Text analytics are already proving crucial in early warning systems, call centers, and medical applications, where these solutions are being used to discover relationships between various types of information. One company recently used the UIMA platform to develop a text mining solution that enables auto manufacturers to process unstructured information from warranty claims, maintenance records, repair requests, and call center logs. The information gathered is being used to gain an early warning on product problems. Another company developed a set of text analytics components to uncover hidden patterns and identify potential criminal or terrorist activity. The solution analyzes data such as field analyst reports, ship manifests, and surveillance transcripts, along with public records, news articles, publications, and financial transactions.

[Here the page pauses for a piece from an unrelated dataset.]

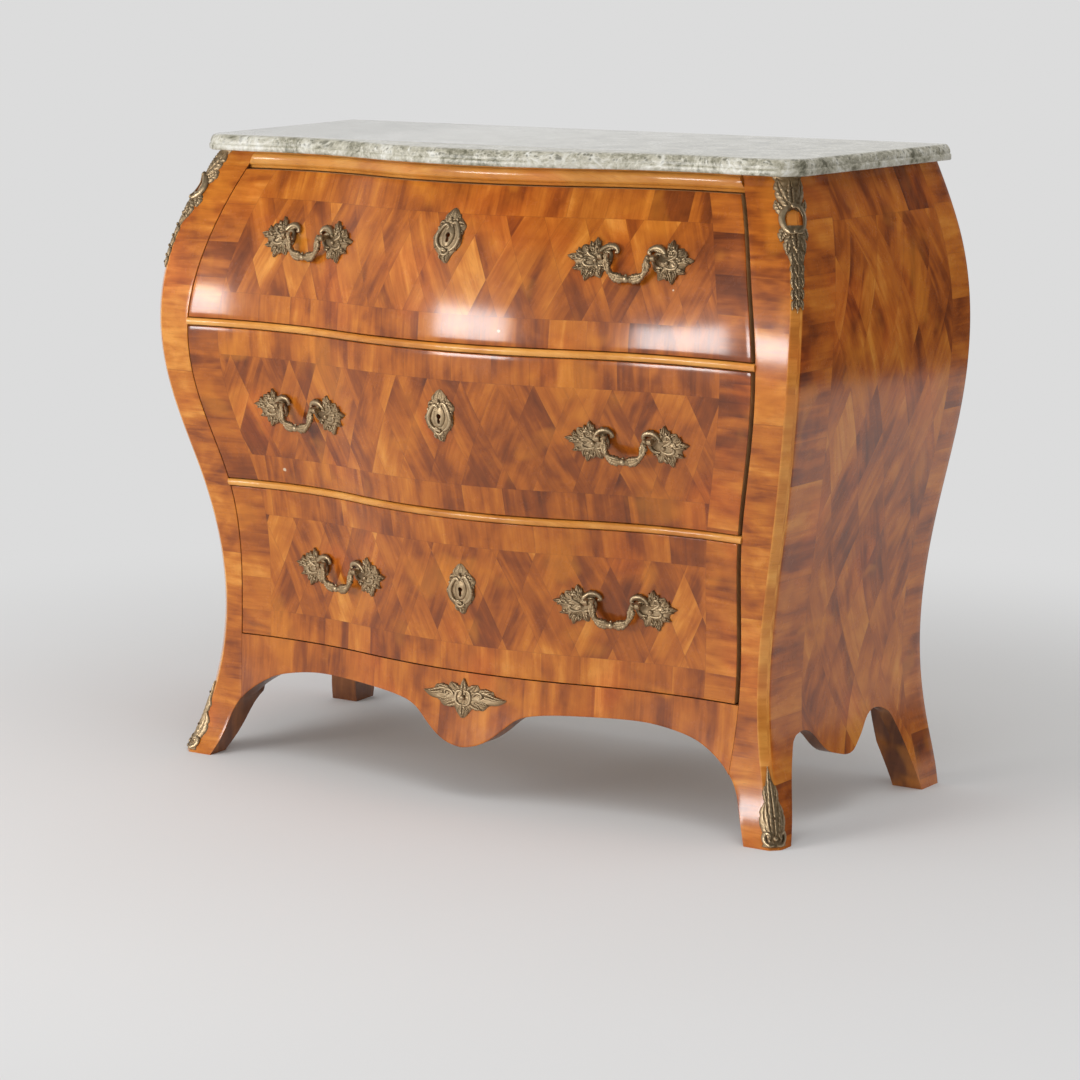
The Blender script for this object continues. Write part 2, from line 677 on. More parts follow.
def stone_material():
    """Polished grey-cream marble: olive specks crowded towards the upper edge, pale broken veins."""
    paint = Finish("polished_grey_marble")
    place = paint.position()
    drift = paint.signal("ShaderNodeTexNoise", {"Vector": place, "Scale": 14.0, "Detail": 3.0}, "Color")
    bent = paint.signal("ShaderNodeVectorMath", {0: drift, 1: (0.05, 0.05, 0.05), 2: place},
                        operation="MULTIPLY_ADD")
    clouds = paint.noise(bent, scale=26.0, detail=6.0, roughness=0.65)
    mottle = paint.noise(bent, scale=150.0, detail=4.0, roughness=0.7)
    cells = paint.signal("ShaderNodeTexVoronoi", {"Vector": bent, "Scale": 190.0}, "Distance")
    veins = paint.signal("ShaderNodeTexVoronoi", {"Vector": bent, "Scale": 24.0}, feature="DISTANCE_TO_EDGE")
    colour = paint.ramp(clouds * 0.95 + mottle * 0.95 + -0.45, STONE_TONES)
    upper = paint.step(paint.parts(place)[2], TOP_Z + 8 * MM, TOP_Z + 12 * MM)
    flecks = paint.step(mottle, 0.47, 0.55) * (1.0 - paint.step(cells, 0.30, 0.65))
    crowd = paint.mix(upper, 0.22, 0.85)
    colour = paint.blend(flecks * crowd, colour, (0.115, 0.108, 0.068, 1))
    pale = (1.0 - paint.step(veins, 0.0, 0.05)) * paint.step(clouds, 0.45, 0.6)
    colour = paint.blend(pale * 0.4, colour, (0.76, 0.745, 0.69, 1))
    facing_up = paint.parts(paint.signal("ShaderNodeNewGeometry", output="Normal"))[2]
    polished = paint.step(facing_up, 0.75, 0.97)
    colour = paint.blend(polished * 0.30, colour, (0.70, 0.685, 0.63, 1))
    rough = paint.mix(polished, paint.mix(mottle, 0.30, 0.48), paint.mix(mottle, 0.05, 0.12))
    return paint.finish(**{"Base Color": colour, "Roughness": rough, "Normal": paint.bump(mottle, 0.00003),
                           "IOR": 1.8})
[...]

"We're doing a lot of work in Haifa to enable advanced semantic search through knowledge and ideas, rather than keywords," states Lempel. Haifa semantic search technology has proved itself in a number of international competitions, such as INEX, where it is being used to search and retrieve semi-structured information from XML documents. The group is also actively involved with the W3C, XML query working group forum for full text search, referred to as XQuery, where the XML query language developed in Haifa could help formulate the world standard for querying semi-structured data over the web.
The evolution of UIMA was augmented through work with the Defense Advanced Research Projects Agency, the central research and development organization for the Department of Defense. Several leading universities and industrial research and development organizations also contributed to UIMA technology. Some of the participating universities, such as Carnegie Mellon, Columbia, Stanford and The University of Massachusetts, are already using UIMA in courses and research projects. The other organizations actively supporting and using UIMA include Science Applications International Corp., BBN Technologies, The Mayo Clinic and MITRE Corp.
More than 15 software vendors announced commercial adoption of UIMA. These companies are expected to deliver UIMA compliant software, solutions or services to address various industry and application specific requirements.